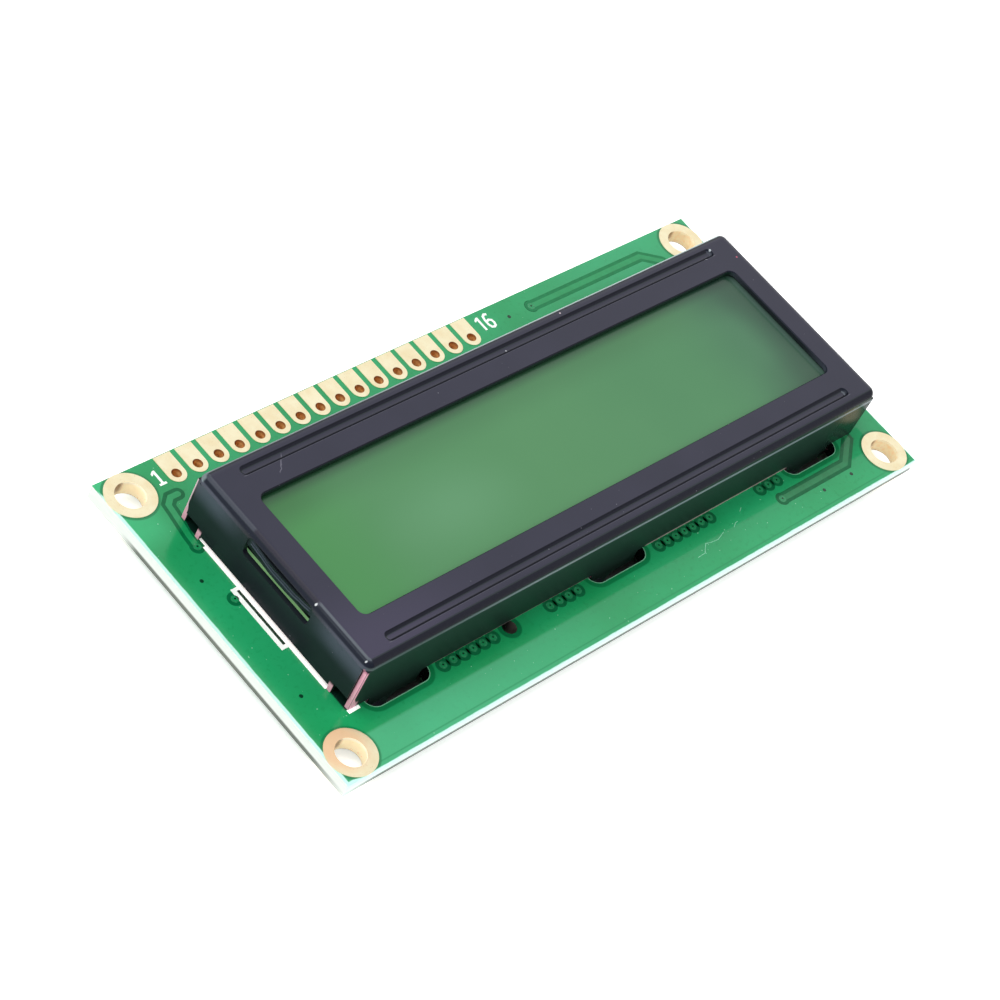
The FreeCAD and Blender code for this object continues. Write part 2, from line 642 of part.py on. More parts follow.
def backlight():
    y = "bezel_shift_wide"
    guide_x = "guide_left + guide_length / 2"
    area = ("guide_length", "guide_width")
    plate("light_guide", *area, "guide_thickness", guide_x, y, "guide_level")
    plate("reflector_film", *area, "sheet_film", guide_x, y, "guide_level - sheet_film")
    plate("diffuser_film", *area, "sheet_film", guide_x, y, "diffuser_level")
    backlight_frame()
    light_sources()


def backlight_frame():
    """Open at the left, where the guide's end shows, with a tie under the guide there."""
    body = new_body("backlight_frame")
    y = "bezel_shift_wide"
    floor = "(board_top + frame_base)"
    height = f"(diffuser_level + sheet_film - {floor})"
    length = "(frame_right - guide_left)"
    inner_length = f"({length} - frame_end_wall)"
    inner_width = "(guide_width + 2 * frame_slack)"
    outline = new_sketch(body, "frame_outline", floor)
    rectangle(outline, length, "rear_glass_width", f"guide_left + {length} / 2", y)
    pad(body, outline, height)
    opening = new_sketch(body, "frame_opening", f"{floor} + {height}")
    rectangle(opening, inner_length, inner_width, f"guide_left + {inner_length} / 2", y)
    pocket(body, opening, height)
    tie = new_sketch(body, "frame_tie", floor)
    rectangle(tie, "frame_end_wall", inner_width, "guide_left + frame_end_wall / 2", y)
    pad(body, tie, f"guide_level - sheet_film - {floor}")
    keep(body, "backlight_frame")


def light_sources():
    """Side-firing sources on a strip board, with two leads down through the main board."""
    y = "bezel_shift_wide"
    board_x = "led_board_left + led_board_thickness / 2"
    board = ("led_board_thickness", "guide_width - 2 * led_board_inset", "guide_thickness")
    plate("led_board", *board, board_x, y, "guide_level")

    led = new_body("side_led")
    face = new_sketch(led, "led_outline", "guide_level + (guide_thickness - led_height) / 2")
    rectangle(face, "led_depth", "led_width", "led_left + led_depth / 2", y)
    pad(led, face, "led_height")
    count = int(size("led_count"))
    steps = [index - (count - 1) / 2 for index in range(count)]
    copies("side_leds", led, [(0, step * size("led_pitch"), 0) for step in steps])

    lead = new_body("lead")
    section = new_sketch(lead, "lead_section", "stand_height")
    rectangle(section, "lead_side", "lead_side", board_x, y)
    pad(lead, section, "board_thickness + guide_base")
    half = size("lead_spacing") / 2
    sides = [(0, -half, 0), (0, half, 0)]
    copies("backlight_leads", lead, sides)
    joint_sizes = {
        "Radius1": "joint_tip / 2",
        "Radius2": "joint_diameter / 2",
        "Height": "joint_height",
    }
    joint = primitive("Part::Cone", "joint", joint_sizes, (board_x, y, "stand_height - joint_height"))
    copies("lead_solder_joints", joint, sides)


# Underside


def chip_blob(label, diameter, end):
    """Poured epoxy over a bare chip: a flat crown with a sloping rim."""
    sizes = {
        "Radius1": f"{diameter} / 2 - blob_shoulder",
        "Radius2": f"{diameter} / 2",
        "Height": "blob_height",
    }
    base = (f"blob_shift {end} blob_spacing / 2", "blob_row", "stand_height - blob_height")
    return keep(primitive("Part::Cone", label, sizes, base), label)


def chips(kind, height):
    """A row of two-ended chip parts under the board: ceramic, then its metal ends."""
    places = [(size(f"{kind}_pitch") * n, 0, 0) for n in range(int(size(f"{kind}_count")))]
    first = f"{kind}_first"
    row_y = f"(rear_wall - {kind}_inset)"
    level = f"stand_height - {height}"
    core = new_body(f"{kind}_core")
    outline = new_sketch(core, f"{kind}_outline", level)
    rectangle(outline, "chip_length - 2 * terminal_length", "chip_width", first, row_y)
    pad(core, outline, height)
    copies(f"chip_{kind}s", core, places)

    ends = []
    for side in ("-", "+"):
        cap = new_body(f"{kind}_end")
        face = new_sketch(cap, f"{kind}_end_outline", level)
        middle = f"{first} {side} (chip_length - terminal_length) / 2"
        rectangle(face, "terminal_length", "chip_width", middle, row_y)
        pad(cap, face, height)
        ends.append(cap)
    pair = doc.addObject("Part::Compound", f"{kind}_ends")
    pair.Links = ends
    copies(f"{kind}_terminals", pair, places)


def check_and_write():
    doc.recompute()
    for thing in doc.Objects:
        faults = [state for state in thing.State if state in ("Invalid", "Error")]
        if faults:
            raise RuntimeError(f"{thing.Label}: {faults}")
    for thing in nodes:
        if thing.Shape.isNull() or not thing.Shape.isValid() or not thing.Shape.Solids:
            raise RuntimeError(f"{thing.Label}: bad shape")
    os.makedirs("parts", exist_ok=True)
    for thing in nodes:
        thing.Shape.exportStep(os.path.join("parts", thing.Label + ".step"))
        print(f"{thing.Label}: {len(thing.Shape.Solids)} solids, {thing.Shape.Volume:.2f} mm3")


fill_sheet()
circuit_board()
contact_fingers()
bezel()
glass_cell()
backlight()
chip_blob("controller_blob", "controller_diameter", "-")
chip_blob("driver_blob", "driver_diameter", "+")
chips("resistor", "chip_height")
chips("capacitor", "capacitor_height")
check_and_write()
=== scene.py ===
import math
import random

import bpy
from mathutils import Euler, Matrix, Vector


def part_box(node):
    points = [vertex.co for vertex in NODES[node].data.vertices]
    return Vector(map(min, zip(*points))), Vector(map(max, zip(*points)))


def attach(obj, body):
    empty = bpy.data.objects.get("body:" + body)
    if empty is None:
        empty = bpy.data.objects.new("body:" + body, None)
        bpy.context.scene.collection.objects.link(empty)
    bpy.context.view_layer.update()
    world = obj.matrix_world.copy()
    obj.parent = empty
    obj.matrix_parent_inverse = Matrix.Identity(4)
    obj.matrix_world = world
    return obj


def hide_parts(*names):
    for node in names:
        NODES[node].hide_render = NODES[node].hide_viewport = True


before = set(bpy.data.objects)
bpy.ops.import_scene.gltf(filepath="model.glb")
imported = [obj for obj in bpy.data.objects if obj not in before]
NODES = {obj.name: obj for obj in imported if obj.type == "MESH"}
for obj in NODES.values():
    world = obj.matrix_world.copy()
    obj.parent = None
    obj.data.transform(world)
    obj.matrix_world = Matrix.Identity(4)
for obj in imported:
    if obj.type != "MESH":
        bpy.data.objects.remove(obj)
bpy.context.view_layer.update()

# Lengths in this script are millimetres, and metres only where Blender takes them.
MM = 0.001
# Plated, printed and masked layers lie this far above what carries them.
LAYER = 0.012


def node_box(name):
    """A node's lowest and highest corners in millimetres."""
    low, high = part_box(name)
    return Vector(low) / MM, Vector(high) / MM


BOARD_LOW, BOARD_HIGH = node_box("circuit_board")
BEZEL_LOW, BEZEL_HIGH = node_box("bezel")
PAD_TOP = BOARD_HIGH.z
BOARD_TOP = node_box("contact_fingers")[0].z
BOARD_BOTTOM = BOARD_LOW.z
BOARD_X = BOARD_HIGH.x
BOARD_Y = BOARD_HIGH.y
# The four plated fixing holes at the corners.
MOUNT_INSET = 2.5
MOUNTS = [(sx * (BOARD_X - MOUNT_INSET), sy * (BOARD_Y - MOUNT_INSET)) for sx in (-1, 1) for sy in (-1, 1)]
MOUNT_RADIUS = 1.5
MOUNT_RING = 2.5
MOUNT_SEGMENTS = 56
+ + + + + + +
TASK REQUIREMENTS – Retype only this portion of the data above: the line containing "fill_sheet()", the line containing "return Vector(low) /", and all lines between them, exactly.

WORKED ANSWER –
fill_sheet()
circuit_board()
contact_fingers()
bezel()
glass_cell()
backlight()
chip_blob("controller_blob", "controller_diameter", "-")
chip_blob("driver_blob", "driver_diameter", "+")
chips("resistor", "chip_height")
chips("capacitor", "capacitor_height")
check_and_write()
=== scene.py ===
import math
import random

import bpy
from mathutils import Euler, Matrix, Vector


def part_box(node):
    points = [vertex.co for vertex in NODES[node].data.vertices]
    return Vector(map(min, zip(*points))), Vector(map(max, zip(*points)))


def attach(obj, body):
    empty = bpy.data.objects.get("body:" + body)
    if empty is None:
        empty = bpy.data.objects.new("body:" + body, None)
        bpy.context.scene.collection.objects.link(empty)
    bpy.context.view_layer.update()
    world = obj.matrix_world.copy()
    obj.parent = empty
    obj.matrix_parent_inverse = Matrix.Identity(4)
    obj.matrix_world = world
    return obj


def hide_parts(*names):
    for node in names:
        NODES[node].hide_render = NODES[node].hide_viewport = True


before = set(bpy.data.objects)
bpy.ops.import_scene.gltf(filepath="model.glb")
imported = [obj for obj in bpy.data.objects if obj not in before]
NODES = {obj.name: obj for obj in imported if obj.type == "MESH"}
for obj in NODES.values():
    world = obj.matrix_world.copy()
    obj.parent = None
    obj.data.transform(world)
    obj.matrix_world = Matrix.Identity(4)
for obj in imported:
    if obj.type != "MESH":
        bpy.data.objects.remove(obj)
bpy.context.view_layer.update()

# Lengths in this script are millimetres, and metres only where Blender takes them.
MM = 0.001
# Plated, printed and masked layers lie this far above what carries them.
LAYER = 0.012


def node_box(name):
    """A node's lowest and highest corners in millimetres."""
    low, high = part_box(name)
    return Vector(low) / MM, Vector(high) / MM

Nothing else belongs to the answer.